BEGIN

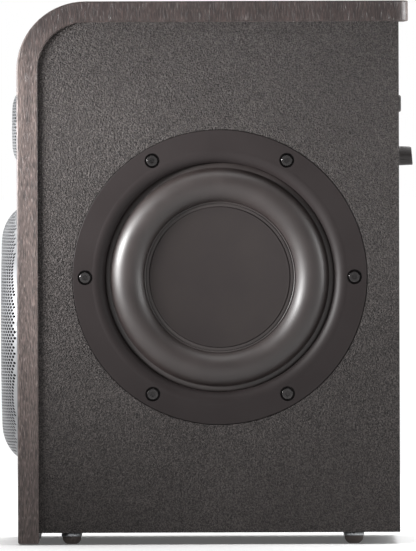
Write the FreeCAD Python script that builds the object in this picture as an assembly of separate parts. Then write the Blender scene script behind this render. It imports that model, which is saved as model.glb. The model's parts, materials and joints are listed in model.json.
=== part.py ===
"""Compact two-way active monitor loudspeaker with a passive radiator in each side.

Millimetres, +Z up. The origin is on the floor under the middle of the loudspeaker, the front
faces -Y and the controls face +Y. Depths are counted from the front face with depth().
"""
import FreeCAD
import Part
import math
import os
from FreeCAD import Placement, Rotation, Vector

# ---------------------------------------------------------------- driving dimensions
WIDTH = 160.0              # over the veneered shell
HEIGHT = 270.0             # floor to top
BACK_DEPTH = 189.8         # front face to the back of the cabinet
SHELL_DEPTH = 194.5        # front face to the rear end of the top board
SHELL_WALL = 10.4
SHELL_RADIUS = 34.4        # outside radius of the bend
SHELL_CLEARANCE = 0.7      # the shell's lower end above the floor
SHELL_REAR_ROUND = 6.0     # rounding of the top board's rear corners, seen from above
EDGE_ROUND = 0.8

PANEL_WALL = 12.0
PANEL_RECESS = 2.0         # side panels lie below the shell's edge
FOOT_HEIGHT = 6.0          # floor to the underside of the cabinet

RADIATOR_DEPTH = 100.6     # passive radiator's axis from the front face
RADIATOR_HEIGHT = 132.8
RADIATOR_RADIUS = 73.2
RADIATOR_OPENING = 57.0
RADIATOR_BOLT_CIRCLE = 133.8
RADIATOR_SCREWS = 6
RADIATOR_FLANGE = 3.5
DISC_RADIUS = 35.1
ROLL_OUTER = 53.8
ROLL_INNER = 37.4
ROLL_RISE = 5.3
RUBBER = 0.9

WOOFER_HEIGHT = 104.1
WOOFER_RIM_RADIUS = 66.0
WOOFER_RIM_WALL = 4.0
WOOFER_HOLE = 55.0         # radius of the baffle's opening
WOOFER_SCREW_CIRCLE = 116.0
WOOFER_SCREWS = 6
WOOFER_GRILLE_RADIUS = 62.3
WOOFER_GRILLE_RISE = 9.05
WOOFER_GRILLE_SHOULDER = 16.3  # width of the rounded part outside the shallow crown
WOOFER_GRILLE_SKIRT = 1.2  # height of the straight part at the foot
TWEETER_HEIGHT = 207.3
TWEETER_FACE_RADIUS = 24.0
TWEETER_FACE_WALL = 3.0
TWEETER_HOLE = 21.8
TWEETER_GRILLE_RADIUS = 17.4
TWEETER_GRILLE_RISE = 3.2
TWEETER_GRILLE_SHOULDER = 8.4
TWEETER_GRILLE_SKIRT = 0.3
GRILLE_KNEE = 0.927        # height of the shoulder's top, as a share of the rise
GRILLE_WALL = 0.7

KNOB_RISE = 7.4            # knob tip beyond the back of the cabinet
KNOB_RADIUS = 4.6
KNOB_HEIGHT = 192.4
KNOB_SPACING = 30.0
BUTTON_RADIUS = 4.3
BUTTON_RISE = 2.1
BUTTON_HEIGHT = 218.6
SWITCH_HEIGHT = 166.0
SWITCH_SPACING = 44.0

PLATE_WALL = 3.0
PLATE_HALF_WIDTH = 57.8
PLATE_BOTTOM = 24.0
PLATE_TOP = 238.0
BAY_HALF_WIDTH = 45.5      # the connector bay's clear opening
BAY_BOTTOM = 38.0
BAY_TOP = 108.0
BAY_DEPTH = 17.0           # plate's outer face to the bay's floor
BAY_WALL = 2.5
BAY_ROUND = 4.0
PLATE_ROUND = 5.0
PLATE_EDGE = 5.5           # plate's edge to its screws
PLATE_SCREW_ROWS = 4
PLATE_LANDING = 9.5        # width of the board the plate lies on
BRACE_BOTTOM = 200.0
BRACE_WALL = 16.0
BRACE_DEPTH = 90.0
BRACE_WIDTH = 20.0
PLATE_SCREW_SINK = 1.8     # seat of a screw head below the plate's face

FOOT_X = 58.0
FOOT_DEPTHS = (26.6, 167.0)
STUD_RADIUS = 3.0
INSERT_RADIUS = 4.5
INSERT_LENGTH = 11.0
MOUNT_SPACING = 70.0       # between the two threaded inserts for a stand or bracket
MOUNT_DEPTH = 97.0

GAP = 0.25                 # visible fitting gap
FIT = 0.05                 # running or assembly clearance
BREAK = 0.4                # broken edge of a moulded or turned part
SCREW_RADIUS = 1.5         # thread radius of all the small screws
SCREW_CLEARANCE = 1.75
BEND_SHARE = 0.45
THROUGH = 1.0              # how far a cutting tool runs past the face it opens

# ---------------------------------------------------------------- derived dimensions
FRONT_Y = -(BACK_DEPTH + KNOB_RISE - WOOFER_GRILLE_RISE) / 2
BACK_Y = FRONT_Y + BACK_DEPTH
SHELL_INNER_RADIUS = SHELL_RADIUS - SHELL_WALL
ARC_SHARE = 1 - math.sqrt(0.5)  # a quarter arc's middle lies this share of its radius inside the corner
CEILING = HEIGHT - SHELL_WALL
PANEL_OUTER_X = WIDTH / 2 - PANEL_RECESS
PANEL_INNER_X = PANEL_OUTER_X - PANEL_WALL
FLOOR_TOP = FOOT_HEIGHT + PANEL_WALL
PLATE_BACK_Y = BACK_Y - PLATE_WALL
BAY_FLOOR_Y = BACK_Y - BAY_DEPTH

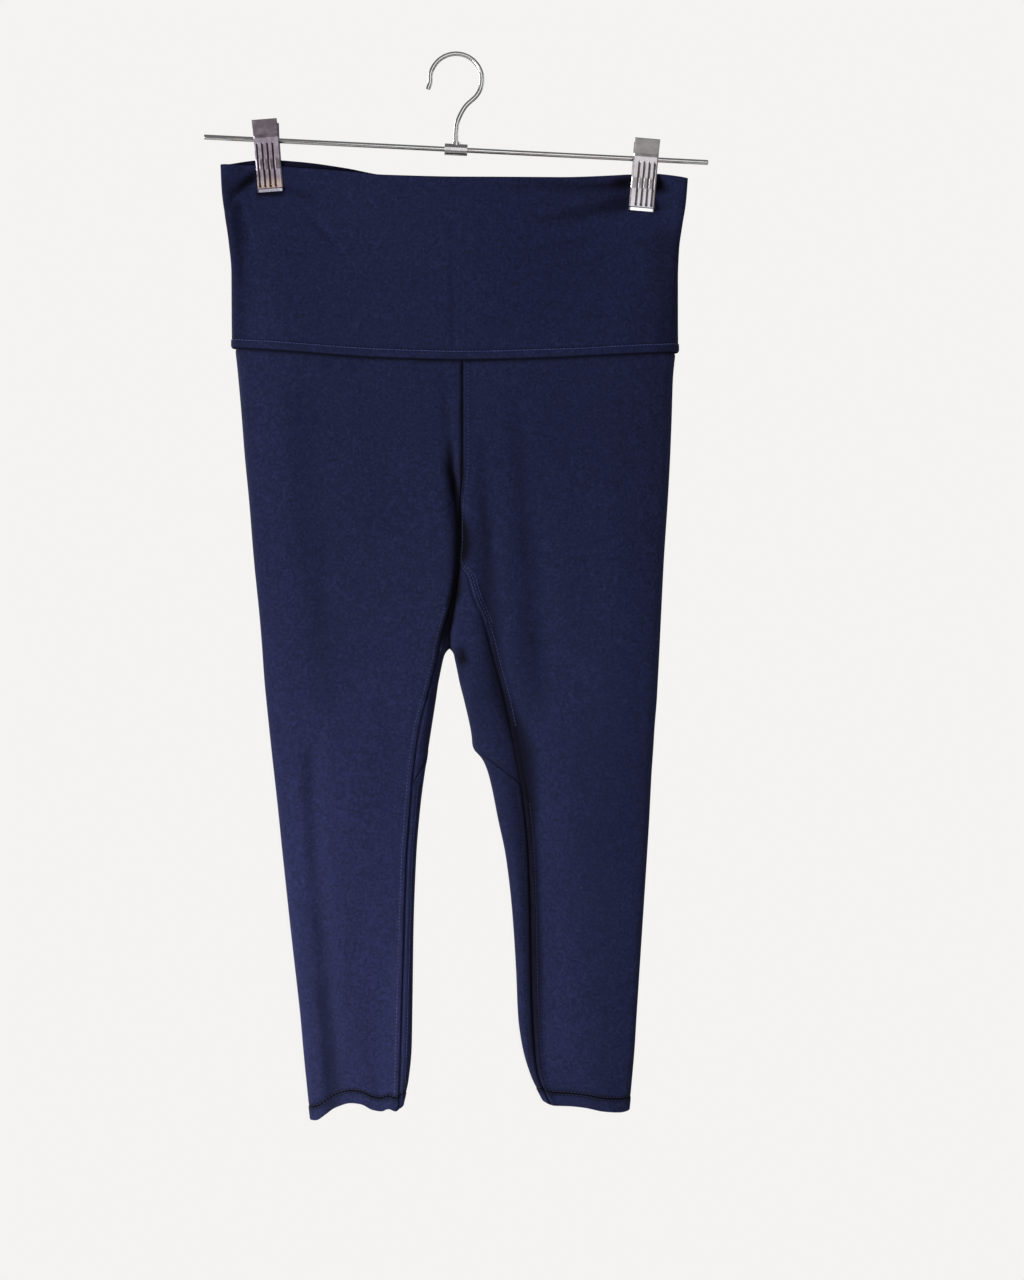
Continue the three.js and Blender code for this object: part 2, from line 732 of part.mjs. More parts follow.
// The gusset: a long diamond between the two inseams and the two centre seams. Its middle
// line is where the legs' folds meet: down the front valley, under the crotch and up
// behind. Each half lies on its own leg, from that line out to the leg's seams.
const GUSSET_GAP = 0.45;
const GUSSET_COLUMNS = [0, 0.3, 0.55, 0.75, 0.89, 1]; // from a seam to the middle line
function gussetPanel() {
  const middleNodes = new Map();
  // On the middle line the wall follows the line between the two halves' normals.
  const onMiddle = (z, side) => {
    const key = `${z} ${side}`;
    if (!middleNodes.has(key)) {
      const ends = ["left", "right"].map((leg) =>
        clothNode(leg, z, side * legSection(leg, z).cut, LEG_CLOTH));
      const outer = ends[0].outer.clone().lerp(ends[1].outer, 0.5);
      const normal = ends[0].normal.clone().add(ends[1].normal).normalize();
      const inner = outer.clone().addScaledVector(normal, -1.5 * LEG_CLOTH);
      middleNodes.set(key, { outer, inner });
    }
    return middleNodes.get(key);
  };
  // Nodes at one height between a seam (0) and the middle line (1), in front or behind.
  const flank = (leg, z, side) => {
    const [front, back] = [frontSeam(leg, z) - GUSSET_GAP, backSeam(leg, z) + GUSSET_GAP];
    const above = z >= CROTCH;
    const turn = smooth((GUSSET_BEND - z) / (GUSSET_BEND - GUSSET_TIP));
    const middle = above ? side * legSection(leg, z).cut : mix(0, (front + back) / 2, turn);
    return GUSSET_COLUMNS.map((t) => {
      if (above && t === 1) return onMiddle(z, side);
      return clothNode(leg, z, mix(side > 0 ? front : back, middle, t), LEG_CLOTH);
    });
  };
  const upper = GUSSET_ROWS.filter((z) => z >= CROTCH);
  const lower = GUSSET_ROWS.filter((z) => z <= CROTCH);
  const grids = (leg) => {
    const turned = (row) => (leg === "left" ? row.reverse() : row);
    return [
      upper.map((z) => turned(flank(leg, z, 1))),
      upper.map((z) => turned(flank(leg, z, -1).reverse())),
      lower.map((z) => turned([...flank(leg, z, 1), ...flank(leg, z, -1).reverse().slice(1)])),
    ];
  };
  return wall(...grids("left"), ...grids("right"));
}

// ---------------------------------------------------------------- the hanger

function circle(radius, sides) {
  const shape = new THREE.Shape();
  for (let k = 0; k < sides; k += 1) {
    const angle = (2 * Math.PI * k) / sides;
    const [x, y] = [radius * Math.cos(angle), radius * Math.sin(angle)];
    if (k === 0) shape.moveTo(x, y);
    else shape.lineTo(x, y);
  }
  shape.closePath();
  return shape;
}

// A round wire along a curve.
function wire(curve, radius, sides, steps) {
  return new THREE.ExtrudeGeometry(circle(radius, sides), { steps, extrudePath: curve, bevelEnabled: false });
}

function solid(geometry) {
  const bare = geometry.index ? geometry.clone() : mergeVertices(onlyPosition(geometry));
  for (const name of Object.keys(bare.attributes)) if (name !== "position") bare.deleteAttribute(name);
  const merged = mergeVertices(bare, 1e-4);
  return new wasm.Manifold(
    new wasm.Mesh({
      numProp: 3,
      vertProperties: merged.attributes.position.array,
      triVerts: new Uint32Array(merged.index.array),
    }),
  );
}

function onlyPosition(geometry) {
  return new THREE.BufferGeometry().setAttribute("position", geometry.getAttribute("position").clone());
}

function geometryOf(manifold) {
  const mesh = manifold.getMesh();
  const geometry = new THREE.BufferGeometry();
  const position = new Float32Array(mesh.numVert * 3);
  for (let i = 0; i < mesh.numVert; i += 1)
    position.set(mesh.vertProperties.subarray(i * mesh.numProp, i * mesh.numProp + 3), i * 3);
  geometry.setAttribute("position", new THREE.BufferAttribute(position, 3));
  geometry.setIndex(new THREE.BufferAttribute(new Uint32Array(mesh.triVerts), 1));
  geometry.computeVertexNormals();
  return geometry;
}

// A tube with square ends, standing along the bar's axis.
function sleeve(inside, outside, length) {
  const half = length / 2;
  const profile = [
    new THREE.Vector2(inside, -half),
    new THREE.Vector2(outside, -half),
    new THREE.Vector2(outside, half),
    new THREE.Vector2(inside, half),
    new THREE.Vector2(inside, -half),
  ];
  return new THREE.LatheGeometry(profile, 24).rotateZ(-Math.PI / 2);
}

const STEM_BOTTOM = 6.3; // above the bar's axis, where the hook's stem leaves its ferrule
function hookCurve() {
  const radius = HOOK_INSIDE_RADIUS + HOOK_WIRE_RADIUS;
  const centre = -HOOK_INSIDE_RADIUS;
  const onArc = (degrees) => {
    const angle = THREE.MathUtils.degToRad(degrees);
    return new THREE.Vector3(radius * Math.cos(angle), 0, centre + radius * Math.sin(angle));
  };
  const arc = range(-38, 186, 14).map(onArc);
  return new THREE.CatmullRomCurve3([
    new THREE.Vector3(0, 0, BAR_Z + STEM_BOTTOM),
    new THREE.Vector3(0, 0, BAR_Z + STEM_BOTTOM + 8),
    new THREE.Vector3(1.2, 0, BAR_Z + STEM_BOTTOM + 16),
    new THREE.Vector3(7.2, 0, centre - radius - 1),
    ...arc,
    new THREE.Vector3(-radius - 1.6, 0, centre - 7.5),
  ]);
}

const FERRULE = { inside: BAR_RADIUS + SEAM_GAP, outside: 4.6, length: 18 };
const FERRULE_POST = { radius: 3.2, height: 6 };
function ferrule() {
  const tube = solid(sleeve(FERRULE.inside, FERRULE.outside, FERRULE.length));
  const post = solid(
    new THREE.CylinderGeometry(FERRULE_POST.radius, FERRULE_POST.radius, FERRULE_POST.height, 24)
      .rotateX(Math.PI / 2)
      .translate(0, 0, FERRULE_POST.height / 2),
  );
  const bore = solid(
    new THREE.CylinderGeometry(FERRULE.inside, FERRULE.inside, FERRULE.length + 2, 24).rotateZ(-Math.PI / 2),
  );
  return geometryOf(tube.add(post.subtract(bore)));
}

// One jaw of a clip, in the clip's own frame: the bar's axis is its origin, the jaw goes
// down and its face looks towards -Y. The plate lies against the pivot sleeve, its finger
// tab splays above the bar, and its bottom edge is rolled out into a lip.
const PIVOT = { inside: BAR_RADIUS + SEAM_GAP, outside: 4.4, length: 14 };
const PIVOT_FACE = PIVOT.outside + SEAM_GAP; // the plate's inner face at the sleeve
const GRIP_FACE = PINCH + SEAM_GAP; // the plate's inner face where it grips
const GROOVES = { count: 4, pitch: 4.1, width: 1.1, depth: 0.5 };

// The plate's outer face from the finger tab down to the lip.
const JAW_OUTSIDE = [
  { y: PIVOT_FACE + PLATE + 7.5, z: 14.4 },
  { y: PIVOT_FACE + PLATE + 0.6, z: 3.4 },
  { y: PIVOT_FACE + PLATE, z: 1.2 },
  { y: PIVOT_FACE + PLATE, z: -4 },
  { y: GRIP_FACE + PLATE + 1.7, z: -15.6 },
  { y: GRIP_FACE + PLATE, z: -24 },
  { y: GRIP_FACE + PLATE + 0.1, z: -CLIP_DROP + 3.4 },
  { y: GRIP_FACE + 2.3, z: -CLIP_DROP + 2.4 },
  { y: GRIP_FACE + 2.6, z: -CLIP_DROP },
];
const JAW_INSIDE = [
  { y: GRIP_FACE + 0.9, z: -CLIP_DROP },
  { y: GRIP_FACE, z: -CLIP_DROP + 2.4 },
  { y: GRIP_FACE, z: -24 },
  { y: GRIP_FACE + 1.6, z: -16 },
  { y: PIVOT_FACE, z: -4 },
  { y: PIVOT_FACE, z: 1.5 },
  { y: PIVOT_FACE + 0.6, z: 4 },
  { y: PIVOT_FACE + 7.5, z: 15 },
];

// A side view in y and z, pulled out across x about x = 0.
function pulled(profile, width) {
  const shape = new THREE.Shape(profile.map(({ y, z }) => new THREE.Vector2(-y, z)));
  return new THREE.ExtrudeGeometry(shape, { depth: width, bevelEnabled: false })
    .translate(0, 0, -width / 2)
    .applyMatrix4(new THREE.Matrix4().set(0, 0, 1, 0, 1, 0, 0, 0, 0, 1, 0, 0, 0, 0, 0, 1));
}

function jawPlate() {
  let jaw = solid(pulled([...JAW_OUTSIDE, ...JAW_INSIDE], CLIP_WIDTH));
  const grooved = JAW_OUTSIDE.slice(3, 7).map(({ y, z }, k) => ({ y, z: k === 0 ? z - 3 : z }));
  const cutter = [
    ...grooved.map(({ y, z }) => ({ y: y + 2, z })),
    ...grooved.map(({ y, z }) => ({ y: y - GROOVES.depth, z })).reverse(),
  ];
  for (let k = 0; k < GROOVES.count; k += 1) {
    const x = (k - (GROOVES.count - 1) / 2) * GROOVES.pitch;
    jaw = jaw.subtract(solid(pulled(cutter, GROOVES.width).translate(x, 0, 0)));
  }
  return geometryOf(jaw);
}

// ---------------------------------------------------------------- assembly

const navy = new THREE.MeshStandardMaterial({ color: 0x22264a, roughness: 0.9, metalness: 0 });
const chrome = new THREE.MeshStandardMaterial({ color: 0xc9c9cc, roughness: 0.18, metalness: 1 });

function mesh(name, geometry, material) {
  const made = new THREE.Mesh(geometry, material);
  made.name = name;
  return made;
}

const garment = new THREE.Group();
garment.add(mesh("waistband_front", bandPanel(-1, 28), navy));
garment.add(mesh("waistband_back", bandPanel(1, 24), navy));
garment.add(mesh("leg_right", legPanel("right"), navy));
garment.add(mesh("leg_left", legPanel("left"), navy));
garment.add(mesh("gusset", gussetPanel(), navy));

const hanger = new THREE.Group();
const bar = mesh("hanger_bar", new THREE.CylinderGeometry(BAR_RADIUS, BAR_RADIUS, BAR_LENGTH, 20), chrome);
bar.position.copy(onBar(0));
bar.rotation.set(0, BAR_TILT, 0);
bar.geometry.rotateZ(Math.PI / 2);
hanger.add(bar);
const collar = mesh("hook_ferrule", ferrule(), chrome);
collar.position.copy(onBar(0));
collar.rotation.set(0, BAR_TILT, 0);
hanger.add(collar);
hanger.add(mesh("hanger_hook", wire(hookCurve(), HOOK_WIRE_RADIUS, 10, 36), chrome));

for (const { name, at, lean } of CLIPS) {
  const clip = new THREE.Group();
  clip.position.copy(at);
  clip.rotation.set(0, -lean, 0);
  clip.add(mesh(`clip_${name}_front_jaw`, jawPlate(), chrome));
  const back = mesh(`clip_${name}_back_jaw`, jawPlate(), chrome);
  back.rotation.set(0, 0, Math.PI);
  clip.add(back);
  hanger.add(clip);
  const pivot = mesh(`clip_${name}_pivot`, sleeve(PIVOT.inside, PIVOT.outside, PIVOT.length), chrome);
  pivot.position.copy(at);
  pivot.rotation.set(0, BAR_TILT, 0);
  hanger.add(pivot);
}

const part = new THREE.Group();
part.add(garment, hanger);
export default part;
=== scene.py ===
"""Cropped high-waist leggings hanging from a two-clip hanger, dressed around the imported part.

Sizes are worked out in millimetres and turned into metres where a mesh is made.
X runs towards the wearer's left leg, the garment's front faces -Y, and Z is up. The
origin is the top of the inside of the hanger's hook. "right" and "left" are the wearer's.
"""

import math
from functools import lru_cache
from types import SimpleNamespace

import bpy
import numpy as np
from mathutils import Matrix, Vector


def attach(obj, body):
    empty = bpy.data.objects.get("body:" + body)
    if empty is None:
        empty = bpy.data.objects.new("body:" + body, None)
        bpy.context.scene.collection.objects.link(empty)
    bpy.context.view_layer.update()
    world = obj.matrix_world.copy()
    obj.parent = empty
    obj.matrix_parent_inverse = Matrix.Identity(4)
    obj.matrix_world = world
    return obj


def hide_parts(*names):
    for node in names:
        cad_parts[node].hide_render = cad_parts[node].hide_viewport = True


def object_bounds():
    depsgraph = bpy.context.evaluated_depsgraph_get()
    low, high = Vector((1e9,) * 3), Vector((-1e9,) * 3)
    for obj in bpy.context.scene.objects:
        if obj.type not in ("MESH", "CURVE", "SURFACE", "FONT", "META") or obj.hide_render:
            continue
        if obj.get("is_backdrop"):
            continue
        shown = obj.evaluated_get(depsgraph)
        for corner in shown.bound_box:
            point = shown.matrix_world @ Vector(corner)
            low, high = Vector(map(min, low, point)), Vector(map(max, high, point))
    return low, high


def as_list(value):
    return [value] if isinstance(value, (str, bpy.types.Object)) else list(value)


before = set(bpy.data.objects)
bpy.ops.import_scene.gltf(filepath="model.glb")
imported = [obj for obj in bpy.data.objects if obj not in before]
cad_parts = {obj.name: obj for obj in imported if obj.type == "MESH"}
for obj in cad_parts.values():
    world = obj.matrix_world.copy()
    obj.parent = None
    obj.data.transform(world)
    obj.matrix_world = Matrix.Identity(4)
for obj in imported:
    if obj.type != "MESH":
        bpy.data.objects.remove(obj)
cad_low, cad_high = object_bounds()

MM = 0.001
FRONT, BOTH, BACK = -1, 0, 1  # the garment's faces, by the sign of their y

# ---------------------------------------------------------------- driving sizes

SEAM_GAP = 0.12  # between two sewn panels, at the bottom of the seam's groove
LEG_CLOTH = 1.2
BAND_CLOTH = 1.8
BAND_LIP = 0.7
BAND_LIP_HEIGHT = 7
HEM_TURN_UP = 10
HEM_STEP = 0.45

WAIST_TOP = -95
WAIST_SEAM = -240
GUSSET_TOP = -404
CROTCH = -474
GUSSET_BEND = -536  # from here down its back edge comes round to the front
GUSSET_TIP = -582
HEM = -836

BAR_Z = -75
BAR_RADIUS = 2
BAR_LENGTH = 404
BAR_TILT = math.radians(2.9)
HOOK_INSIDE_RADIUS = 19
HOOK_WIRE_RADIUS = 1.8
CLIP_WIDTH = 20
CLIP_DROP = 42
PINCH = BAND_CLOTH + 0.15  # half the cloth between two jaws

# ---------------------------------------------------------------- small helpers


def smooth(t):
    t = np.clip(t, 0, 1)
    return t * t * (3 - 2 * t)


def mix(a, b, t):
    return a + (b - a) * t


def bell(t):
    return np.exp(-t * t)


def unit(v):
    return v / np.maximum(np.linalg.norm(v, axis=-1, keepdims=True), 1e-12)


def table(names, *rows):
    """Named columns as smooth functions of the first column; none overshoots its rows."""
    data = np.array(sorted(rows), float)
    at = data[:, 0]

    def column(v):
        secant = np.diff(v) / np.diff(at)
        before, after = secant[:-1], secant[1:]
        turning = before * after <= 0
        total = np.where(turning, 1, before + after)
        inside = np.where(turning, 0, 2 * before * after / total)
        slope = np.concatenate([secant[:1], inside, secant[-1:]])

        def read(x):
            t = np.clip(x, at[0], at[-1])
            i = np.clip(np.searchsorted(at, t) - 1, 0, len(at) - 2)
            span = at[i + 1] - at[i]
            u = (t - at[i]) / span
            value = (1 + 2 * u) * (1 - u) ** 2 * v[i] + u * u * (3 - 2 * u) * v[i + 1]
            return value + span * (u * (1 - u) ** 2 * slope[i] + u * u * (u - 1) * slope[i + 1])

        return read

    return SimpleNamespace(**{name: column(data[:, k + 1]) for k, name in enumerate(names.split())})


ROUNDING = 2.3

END

■ **PROBLEM DETAILS**
From the records above, extract exactly and only the lines that begin at the line with "name, at, lean" and stop after the line with "the imported part.".

■ **EXPECTED ANSWER**
for (const { name, at, lean } of CLIPS) {
  const clip = new THREE.Group();
  clip.position.copy(at);
  clip.rotation.set(0, -lean, 0);
  clip.add(mesh(`clip_${name}_front_jaw`, jawPlate(), chrome));
  const back = mesh(`clip_${name}_back_jaw`, jawPlate(), chrome);
  back.rotation.set(0, 0, Math.PI);
  clip.add(back);
  hanger.add(clip);
  const pivot = mesh(`clip_${name}_pivot`, sleeve(PIVOT.inside, PIVOT.outside, PIVOT.length), chrome);
  pivot.position.copy(at);
  pivot.rotation.set(0, BAR_TILT, 0);
  hanger.add(pivot);
}

const part = new THREE.Group();
part.add(garment, hanger);
export default part;
=== scene.py ===
"""Cropped high-waist leggings hanging from a two-clip hanger, dressed around the imported part.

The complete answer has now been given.